The Tuscan-style pilasters sit on bases and plinths, the plinth line being expressed in the rest of the facade. Beneath the line of the door heads, the pilasters are evenly divided by four stringcourses, reminiscent of rustication. There is simple render modelling around each of the square headed doors, which is suggestive of a frame. Those with the fanlights sit in a panel of wall that sits slightly proud of the remaining facade. Above each of the square-headed doors is a render panel topped with a cornice-like course and three modillions. The edges of the doors with fanlights are decorated with simple render frames. A render panel, placed higher than the others on the facade, sits above these door openings. The panel is topped again with a cornice-like course and three modillions.

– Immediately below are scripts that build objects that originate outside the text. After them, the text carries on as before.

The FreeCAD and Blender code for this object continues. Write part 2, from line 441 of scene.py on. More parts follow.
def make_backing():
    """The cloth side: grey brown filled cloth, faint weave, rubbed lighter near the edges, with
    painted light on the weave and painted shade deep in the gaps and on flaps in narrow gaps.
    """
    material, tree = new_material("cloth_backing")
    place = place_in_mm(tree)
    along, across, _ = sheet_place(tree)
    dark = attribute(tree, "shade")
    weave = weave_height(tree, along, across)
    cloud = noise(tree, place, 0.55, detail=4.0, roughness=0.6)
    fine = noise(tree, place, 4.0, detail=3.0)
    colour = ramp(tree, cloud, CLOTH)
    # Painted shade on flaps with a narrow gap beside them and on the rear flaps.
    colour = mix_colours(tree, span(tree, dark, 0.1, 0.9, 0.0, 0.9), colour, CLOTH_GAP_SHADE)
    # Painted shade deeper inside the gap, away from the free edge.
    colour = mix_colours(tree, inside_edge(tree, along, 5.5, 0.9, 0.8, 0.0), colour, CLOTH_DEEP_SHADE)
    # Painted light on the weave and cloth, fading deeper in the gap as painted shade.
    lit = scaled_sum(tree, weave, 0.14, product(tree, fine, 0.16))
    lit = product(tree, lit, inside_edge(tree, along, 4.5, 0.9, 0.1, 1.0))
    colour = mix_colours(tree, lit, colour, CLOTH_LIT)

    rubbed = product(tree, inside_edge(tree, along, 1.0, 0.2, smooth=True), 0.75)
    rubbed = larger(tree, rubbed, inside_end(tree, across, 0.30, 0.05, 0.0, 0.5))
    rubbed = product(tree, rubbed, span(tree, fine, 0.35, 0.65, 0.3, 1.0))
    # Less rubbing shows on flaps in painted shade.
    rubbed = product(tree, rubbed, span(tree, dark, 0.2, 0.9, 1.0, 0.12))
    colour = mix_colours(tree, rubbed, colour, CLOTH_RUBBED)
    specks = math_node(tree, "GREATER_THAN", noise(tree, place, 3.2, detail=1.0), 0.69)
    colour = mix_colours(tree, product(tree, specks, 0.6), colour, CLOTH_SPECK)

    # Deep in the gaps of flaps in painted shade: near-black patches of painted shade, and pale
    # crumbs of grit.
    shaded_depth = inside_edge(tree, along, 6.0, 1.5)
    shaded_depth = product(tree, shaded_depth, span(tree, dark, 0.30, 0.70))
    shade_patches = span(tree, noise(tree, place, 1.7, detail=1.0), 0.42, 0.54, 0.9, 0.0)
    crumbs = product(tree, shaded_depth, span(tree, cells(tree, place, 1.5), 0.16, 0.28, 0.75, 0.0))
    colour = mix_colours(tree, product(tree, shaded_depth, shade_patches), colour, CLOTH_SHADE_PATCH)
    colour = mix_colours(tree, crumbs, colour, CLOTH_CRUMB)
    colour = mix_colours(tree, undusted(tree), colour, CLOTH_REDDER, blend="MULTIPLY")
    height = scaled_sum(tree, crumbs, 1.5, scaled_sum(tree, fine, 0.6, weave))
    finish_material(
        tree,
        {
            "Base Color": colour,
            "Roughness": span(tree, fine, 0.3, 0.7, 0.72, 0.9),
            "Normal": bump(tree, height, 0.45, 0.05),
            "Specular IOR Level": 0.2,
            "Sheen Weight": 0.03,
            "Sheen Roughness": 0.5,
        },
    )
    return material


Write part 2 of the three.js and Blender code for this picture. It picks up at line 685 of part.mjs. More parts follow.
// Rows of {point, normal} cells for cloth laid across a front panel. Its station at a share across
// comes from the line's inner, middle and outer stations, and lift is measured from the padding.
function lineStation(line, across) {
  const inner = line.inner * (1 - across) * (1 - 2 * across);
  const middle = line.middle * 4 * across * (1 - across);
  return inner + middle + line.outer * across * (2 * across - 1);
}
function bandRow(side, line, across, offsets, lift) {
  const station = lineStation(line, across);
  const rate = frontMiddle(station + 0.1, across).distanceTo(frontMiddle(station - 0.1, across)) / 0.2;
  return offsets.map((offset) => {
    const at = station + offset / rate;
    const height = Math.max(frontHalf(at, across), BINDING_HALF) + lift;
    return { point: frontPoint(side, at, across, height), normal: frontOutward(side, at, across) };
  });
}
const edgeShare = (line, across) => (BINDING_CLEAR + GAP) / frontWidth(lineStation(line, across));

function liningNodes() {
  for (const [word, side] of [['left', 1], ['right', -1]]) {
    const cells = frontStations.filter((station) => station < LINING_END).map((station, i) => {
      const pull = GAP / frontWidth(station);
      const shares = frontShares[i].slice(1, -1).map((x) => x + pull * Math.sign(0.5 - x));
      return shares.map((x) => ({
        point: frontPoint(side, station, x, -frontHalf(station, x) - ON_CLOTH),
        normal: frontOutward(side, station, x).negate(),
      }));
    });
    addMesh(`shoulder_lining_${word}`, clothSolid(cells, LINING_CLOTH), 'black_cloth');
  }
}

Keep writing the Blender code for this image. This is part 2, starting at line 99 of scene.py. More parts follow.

The interior has been extensively remodelled and currently houses nightclub facilities. The party wall that once separated the two segments of the building has been broken through at a number of points.

== Heritage listing ==
The former Cahill's Stores was listed on the Queensland Heritage Register on 21 October 1992 having satisfied the following criteria.

The place is important in demonstrating the evolution or pattern of Queensland's history.

The former Cahill's Stores are important in demonstrating the evolution of mercantile history in Queensland.

The place is important because of its aesthetic significance.

Designed by architect John W. Wilson, the former Cahill's Stores exhibit integrity as a single-storey warehouse and store building, at the same time contributing to the continuity and character of the streetscape of Quay Street.

The place has a special association with the life or work of a particular person, group or organisation of importance in Queensland's history.

The former Cahill's Stores are of heritage significance as for nearly fifty years the building was associated with Dalgety & Co. Ltd, one of the largest and most successful pastoral firms in Australia.